## Work to complete
Begin at the line containing "Continue the OpenSCAD" and stop at the line containing "# ---- Materials"; copy those lines exactly, ends included, and nothing else.

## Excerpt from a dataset
-=-=-=-=-
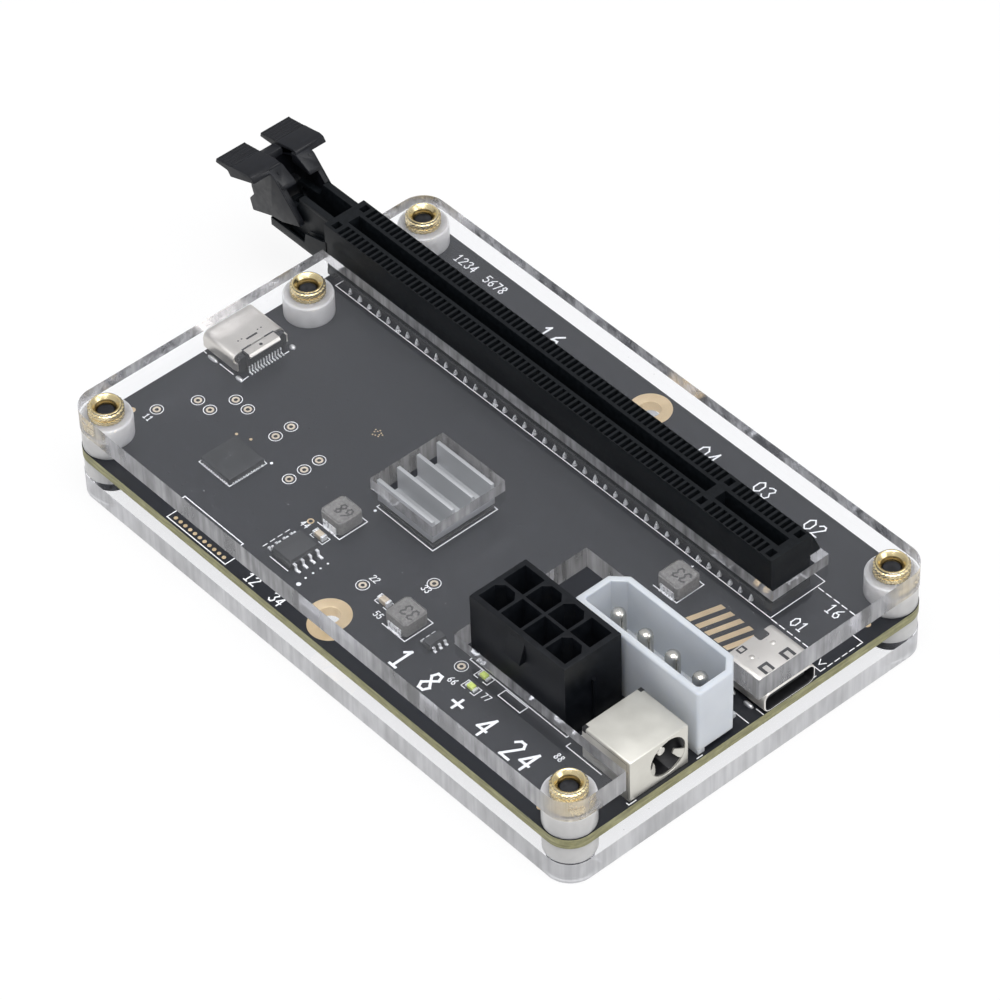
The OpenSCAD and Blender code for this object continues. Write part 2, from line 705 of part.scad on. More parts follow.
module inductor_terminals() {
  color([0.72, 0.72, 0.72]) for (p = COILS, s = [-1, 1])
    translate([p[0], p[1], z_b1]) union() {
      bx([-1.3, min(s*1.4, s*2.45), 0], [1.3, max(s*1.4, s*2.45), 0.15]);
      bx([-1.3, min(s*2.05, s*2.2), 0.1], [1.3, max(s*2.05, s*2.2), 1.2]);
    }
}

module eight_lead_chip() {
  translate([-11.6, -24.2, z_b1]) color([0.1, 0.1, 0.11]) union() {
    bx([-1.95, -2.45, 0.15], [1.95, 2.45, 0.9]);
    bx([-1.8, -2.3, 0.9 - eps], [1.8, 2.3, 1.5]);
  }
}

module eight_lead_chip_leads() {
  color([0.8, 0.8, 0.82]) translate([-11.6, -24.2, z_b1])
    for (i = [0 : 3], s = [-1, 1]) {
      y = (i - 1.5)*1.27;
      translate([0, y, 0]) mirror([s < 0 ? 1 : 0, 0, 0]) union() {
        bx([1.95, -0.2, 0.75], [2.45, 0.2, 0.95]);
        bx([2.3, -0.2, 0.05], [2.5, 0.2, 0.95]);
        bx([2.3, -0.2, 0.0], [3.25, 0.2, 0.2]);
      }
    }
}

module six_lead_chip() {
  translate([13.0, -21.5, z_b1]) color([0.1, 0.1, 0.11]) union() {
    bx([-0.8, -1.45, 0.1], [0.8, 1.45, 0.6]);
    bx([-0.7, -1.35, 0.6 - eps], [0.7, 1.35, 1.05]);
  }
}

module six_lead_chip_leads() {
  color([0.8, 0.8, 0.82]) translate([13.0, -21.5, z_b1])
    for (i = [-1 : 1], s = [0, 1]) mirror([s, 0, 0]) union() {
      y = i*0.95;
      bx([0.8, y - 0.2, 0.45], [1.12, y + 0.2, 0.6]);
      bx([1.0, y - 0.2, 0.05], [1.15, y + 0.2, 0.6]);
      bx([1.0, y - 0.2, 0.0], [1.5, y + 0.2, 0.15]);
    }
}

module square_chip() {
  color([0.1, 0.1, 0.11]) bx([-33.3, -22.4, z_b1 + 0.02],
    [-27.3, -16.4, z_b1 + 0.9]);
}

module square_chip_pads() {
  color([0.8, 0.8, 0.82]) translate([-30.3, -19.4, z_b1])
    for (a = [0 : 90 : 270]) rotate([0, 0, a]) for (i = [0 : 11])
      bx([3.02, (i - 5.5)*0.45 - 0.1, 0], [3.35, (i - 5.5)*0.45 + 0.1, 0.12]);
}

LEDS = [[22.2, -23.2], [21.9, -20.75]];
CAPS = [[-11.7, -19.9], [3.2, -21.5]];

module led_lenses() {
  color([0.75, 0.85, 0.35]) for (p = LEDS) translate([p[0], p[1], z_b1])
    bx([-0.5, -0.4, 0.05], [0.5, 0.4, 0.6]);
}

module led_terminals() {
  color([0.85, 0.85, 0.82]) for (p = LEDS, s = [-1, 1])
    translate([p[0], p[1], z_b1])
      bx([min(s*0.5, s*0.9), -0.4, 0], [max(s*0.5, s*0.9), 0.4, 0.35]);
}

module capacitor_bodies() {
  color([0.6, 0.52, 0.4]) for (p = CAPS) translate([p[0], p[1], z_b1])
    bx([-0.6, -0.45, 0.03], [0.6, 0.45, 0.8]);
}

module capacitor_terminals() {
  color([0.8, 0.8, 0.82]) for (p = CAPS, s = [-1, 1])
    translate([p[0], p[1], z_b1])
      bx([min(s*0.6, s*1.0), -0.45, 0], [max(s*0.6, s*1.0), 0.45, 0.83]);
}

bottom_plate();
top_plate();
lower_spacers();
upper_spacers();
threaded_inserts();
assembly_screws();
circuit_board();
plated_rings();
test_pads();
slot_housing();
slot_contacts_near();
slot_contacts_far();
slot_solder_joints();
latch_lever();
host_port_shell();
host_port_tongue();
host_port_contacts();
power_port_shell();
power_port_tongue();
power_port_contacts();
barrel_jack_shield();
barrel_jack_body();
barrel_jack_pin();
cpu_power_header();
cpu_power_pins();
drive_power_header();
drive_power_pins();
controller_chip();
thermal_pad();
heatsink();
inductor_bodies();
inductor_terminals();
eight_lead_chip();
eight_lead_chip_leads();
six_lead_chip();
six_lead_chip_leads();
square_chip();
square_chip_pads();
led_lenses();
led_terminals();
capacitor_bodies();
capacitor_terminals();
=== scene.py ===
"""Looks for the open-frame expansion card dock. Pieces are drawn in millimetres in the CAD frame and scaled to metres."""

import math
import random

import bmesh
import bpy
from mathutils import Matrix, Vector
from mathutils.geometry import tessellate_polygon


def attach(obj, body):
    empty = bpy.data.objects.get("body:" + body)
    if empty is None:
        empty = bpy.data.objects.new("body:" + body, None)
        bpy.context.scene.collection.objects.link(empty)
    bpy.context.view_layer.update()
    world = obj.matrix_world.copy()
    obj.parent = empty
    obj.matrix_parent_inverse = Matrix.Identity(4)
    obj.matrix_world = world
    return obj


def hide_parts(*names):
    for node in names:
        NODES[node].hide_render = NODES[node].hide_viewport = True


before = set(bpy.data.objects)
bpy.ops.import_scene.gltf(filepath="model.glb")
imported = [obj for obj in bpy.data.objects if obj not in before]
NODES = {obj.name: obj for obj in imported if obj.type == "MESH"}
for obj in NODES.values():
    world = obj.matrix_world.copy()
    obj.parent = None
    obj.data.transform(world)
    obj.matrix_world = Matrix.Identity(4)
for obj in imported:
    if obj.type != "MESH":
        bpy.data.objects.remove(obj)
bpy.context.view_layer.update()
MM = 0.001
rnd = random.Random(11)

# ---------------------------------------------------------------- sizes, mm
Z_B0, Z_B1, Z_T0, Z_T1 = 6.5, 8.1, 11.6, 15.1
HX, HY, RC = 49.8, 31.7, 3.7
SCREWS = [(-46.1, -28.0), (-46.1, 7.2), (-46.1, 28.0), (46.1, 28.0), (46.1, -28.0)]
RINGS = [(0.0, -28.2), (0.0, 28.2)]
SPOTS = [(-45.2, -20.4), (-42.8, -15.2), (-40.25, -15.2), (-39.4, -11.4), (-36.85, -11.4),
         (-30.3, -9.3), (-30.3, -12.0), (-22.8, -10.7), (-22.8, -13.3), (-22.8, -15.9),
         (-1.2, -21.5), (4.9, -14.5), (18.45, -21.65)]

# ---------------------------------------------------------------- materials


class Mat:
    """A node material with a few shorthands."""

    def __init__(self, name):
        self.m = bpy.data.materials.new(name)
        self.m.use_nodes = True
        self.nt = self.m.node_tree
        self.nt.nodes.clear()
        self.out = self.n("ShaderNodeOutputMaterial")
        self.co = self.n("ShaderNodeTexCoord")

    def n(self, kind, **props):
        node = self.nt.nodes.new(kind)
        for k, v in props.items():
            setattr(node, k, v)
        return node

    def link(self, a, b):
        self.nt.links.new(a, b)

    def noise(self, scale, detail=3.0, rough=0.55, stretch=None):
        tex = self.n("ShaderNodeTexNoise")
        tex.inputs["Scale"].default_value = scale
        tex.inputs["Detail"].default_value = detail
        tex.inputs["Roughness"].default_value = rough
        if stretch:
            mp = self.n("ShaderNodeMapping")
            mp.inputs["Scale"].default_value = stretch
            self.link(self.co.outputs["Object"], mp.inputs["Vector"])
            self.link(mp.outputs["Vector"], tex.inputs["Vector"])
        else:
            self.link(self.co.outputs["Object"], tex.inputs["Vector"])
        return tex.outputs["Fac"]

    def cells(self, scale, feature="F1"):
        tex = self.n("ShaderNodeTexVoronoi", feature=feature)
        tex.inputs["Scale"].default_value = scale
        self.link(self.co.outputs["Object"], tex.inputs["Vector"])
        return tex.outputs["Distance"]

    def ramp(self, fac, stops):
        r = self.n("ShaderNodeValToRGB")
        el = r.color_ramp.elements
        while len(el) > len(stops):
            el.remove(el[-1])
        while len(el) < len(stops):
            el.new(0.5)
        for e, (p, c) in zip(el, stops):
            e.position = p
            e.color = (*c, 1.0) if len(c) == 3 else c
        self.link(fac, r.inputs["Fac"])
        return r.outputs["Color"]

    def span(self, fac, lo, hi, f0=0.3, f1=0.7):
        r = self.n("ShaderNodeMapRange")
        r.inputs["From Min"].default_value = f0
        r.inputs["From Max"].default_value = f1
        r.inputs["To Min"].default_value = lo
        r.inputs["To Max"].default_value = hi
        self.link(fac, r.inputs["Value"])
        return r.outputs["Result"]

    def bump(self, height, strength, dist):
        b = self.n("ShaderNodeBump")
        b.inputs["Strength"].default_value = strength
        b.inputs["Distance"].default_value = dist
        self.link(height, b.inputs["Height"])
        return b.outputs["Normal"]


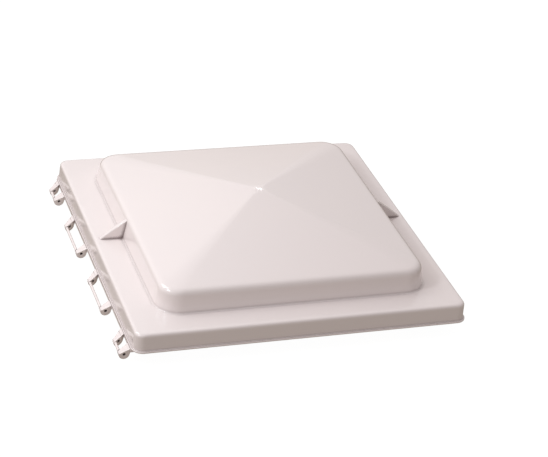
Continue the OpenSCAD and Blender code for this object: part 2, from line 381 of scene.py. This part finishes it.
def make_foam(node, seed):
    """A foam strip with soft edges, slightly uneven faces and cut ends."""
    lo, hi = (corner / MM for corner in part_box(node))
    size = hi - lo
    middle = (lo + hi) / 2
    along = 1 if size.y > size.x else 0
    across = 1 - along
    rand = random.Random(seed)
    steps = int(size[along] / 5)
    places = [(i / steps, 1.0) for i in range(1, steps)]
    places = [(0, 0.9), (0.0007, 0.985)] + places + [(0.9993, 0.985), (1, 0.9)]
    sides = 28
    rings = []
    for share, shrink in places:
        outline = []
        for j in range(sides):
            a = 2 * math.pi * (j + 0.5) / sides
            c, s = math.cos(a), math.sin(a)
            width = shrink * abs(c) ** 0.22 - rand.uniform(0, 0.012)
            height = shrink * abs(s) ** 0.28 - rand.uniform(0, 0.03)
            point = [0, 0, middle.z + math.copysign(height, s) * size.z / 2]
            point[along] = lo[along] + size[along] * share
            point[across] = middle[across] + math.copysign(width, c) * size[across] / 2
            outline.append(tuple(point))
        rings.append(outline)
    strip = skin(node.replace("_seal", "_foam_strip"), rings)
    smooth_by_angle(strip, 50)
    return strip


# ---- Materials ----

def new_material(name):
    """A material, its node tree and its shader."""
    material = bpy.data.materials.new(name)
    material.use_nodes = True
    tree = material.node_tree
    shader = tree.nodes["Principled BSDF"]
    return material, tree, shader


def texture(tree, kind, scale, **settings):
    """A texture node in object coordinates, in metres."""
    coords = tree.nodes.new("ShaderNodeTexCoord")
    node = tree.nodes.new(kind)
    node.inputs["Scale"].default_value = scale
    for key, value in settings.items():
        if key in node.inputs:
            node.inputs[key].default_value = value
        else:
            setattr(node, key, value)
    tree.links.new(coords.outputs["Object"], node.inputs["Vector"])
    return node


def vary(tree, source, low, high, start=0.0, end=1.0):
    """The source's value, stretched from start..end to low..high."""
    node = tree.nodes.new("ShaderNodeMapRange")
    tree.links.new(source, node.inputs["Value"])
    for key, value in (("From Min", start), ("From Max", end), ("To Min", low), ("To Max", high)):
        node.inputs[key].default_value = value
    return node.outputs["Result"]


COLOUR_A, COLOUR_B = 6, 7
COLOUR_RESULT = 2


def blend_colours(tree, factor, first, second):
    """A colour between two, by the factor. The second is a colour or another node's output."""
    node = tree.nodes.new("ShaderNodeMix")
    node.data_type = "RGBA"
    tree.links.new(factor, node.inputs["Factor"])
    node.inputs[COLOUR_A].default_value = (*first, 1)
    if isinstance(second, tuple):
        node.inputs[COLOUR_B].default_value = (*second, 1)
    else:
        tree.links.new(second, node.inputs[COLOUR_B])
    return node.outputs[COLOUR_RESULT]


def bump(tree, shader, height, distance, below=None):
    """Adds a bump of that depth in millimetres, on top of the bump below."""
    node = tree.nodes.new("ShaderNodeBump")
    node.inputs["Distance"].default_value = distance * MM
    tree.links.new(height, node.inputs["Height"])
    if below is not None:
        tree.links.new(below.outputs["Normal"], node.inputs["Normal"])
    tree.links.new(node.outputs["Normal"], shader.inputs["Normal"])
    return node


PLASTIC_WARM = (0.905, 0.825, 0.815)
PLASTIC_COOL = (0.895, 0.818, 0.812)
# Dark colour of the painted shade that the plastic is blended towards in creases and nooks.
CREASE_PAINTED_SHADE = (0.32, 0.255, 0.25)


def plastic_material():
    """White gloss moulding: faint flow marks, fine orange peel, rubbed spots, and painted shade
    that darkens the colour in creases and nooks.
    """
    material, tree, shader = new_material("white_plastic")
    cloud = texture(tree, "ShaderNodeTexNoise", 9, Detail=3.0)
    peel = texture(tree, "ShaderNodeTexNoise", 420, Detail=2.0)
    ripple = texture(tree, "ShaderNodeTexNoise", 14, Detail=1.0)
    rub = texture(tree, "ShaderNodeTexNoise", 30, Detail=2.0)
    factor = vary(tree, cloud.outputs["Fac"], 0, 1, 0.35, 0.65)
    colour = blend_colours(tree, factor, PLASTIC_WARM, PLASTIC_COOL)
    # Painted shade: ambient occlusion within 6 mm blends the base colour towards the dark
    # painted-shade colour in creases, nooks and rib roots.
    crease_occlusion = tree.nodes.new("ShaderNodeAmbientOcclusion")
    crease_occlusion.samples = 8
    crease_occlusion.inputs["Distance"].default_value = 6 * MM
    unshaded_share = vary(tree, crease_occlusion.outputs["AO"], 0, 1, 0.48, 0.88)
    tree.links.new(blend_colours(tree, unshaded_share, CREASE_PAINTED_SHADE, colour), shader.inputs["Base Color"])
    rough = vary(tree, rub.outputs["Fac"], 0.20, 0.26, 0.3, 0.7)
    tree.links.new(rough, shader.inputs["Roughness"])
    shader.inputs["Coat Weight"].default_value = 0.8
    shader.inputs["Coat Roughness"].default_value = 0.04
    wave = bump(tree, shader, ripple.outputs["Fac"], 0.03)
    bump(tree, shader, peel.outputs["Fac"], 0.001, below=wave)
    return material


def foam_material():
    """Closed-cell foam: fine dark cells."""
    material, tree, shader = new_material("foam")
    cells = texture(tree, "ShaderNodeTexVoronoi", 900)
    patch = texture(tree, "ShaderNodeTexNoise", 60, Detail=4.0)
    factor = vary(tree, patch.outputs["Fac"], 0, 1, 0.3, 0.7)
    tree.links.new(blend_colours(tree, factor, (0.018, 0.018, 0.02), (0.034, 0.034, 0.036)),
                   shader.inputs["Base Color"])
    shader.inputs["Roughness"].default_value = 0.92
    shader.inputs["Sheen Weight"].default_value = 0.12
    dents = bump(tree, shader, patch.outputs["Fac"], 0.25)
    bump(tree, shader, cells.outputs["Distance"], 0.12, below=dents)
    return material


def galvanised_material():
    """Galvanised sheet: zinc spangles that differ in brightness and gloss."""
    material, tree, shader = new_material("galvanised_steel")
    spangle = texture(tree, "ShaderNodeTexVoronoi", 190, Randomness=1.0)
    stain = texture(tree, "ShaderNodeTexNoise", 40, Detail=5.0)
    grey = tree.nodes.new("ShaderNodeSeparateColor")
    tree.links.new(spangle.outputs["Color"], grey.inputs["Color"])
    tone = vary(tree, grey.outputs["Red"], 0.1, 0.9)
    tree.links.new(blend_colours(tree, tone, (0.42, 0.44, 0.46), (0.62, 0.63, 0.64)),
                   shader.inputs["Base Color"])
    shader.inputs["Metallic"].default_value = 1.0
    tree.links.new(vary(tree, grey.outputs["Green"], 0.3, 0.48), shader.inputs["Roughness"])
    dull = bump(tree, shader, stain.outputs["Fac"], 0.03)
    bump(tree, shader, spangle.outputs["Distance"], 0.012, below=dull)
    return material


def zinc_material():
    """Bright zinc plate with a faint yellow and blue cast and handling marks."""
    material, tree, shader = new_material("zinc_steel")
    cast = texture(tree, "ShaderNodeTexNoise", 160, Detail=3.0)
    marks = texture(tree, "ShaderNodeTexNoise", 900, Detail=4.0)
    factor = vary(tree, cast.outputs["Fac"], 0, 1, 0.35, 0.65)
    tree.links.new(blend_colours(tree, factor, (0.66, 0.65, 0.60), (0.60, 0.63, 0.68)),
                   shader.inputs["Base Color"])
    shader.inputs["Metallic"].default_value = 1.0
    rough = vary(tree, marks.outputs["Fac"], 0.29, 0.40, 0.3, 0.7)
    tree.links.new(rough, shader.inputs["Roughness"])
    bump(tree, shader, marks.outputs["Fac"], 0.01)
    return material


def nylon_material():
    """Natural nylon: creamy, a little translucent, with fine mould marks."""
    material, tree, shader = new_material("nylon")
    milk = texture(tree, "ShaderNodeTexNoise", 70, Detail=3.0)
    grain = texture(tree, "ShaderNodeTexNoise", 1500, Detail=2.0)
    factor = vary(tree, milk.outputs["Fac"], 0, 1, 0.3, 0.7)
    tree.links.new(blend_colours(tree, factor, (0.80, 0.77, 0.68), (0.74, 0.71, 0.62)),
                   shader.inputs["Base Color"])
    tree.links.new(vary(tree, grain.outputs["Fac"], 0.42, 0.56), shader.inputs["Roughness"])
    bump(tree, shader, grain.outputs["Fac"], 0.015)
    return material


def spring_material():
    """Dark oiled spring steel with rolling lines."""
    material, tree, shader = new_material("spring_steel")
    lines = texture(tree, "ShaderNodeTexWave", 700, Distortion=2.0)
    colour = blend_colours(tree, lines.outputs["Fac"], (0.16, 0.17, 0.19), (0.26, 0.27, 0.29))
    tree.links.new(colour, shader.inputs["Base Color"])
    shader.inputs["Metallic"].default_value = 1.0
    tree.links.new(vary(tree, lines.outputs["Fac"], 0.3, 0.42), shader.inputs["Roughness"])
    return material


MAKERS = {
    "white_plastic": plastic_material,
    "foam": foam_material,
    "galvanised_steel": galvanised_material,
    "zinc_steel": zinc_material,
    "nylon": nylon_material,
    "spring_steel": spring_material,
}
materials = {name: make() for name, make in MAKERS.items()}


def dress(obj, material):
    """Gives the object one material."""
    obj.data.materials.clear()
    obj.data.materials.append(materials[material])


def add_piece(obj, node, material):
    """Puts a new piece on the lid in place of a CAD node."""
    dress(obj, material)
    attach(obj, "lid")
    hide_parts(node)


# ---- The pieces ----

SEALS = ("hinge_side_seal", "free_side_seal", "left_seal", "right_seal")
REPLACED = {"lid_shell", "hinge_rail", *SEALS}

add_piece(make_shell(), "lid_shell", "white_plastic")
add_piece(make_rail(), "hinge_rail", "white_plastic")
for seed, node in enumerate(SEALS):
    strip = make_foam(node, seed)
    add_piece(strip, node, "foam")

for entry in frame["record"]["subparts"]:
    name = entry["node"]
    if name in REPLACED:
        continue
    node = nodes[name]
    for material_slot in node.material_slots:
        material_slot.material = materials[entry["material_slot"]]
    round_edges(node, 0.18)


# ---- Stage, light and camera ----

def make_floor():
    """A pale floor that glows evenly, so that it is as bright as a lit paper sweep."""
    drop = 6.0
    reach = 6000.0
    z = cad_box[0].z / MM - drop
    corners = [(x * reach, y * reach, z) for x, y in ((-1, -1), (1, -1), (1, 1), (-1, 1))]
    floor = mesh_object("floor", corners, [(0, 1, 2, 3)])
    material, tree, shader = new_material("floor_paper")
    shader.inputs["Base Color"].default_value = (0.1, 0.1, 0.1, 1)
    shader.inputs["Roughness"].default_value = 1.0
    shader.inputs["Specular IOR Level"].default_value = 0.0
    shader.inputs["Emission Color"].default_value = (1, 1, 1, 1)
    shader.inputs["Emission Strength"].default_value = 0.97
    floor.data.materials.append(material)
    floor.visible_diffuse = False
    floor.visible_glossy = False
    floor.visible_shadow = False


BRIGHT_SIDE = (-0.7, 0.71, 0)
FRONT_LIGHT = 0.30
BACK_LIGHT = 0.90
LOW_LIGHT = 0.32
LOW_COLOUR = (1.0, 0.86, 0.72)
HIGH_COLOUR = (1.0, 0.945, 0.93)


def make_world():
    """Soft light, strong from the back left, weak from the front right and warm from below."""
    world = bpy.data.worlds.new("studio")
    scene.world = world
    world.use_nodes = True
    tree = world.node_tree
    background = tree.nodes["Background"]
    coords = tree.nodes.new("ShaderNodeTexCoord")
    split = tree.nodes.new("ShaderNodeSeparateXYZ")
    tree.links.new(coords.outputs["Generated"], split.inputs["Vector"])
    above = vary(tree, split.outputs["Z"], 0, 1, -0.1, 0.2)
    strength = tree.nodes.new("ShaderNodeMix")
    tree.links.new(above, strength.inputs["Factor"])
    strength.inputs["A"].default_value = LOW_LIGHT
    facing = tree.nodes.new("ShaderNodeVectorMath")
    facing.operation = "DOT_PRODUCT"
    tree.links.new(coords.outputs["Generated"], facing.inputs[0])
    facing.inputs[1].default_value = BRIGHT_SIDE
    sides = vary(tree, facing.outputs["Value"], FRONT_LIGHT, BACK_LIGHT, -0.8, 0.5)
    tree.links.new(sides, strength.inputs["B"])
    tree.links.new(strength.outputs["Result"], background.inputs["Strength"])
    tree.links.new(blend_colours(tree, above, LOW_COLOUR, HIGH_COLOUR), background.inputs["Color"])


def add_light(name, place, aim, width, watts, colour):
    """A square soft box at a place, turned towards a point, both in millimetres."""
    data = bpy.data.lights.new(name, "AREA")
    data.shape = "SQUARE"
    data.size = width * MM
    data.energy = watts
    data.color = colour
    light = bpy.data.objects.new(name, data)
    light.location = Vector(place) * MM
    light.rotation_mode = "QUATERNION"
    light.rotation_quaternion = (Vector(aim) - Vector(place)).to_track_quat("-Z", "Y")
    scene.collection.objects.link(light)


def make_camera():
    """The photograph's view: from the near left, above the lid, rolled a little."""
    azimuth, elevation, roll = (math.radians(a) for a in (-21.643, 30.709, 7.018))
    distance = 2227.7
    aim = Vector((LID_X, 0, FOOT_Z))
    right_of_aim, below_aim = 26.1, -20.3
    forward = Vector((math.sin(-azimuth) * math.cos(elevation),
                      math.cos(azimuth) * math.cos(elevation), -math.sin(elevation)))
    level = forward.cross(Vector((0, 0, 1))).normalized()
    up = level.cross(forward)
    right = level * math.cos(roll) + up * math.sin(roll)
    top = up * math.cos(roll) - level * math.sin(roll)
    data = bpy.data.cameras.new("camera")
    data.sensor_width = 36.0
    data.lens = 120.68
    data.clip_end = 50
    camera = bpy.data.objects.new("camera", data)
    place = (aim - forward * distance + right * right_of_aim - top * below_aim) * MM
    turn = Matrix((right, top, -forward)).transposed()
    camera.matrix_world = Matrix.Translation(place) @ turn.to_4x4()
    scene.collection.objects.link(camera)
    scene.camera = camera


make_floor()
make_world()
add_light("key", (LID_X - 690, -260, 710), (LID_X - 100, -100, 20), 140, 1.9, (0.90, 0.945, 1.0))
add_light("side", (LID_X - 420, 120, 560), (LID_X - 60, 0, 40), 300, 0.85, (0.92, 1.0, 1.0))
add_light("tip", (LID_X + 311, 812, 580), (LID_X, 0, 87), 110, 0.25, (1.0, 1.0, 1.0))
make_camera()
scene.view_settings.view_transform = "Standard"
-=-=-=-=-
## Written response
Continue the OpenSCAD and Blender code for this object: part 2, from line 381 of scene.py. This part finishes it.
def make_foam(node, seed):
    """A foam strip with soft edges, slightly uneven faces and cut ends."""
    lo, hi = (corner / MM for corner in part_box(node))
    size = hi - lo
    middle = (lo + hi) / 2
    along = 1 if size.y > size.x else 0
    across = 1 - along
    rand = random.Random(seed)
    steps = int(size[along] / 5)
    places = [(i / steps, 1.0) for i in range(1, steps)]
    places = [(0, 0.9), (0.0007, 0.985)] + places + [(0.9993, 0.985), (1, 0.9)]
    sides = 28
    rings = []
    for share, shrink in places:
        outline = []
        for j in range(sides):
            a = 2 * math.pi * (j + 0.5) / sides
            c, s = math.cos(a), math.sin(a)
            width = shrink * abs(c) ** 0.22 - rand.uniform(0, 0.012)
            height = shrink * abs(s) ** 0.28 - rand.uniform(0, 0.03)
            point = [0, 0, middle.z + math.copysign(height, s) * size.z / 2]
            point[along] = lo[along] + size[along] * share
            point[across] = middle[across] + math.copysign(width, c) * size[across] / 2
            outline.append(tuple(point))
        rings.append(outline)
    strip = skin(node.replace("_seal", "_foam_strip"), rings)
    smooth_by_angle(strip, 50)
    return strip


# ---- Materials ----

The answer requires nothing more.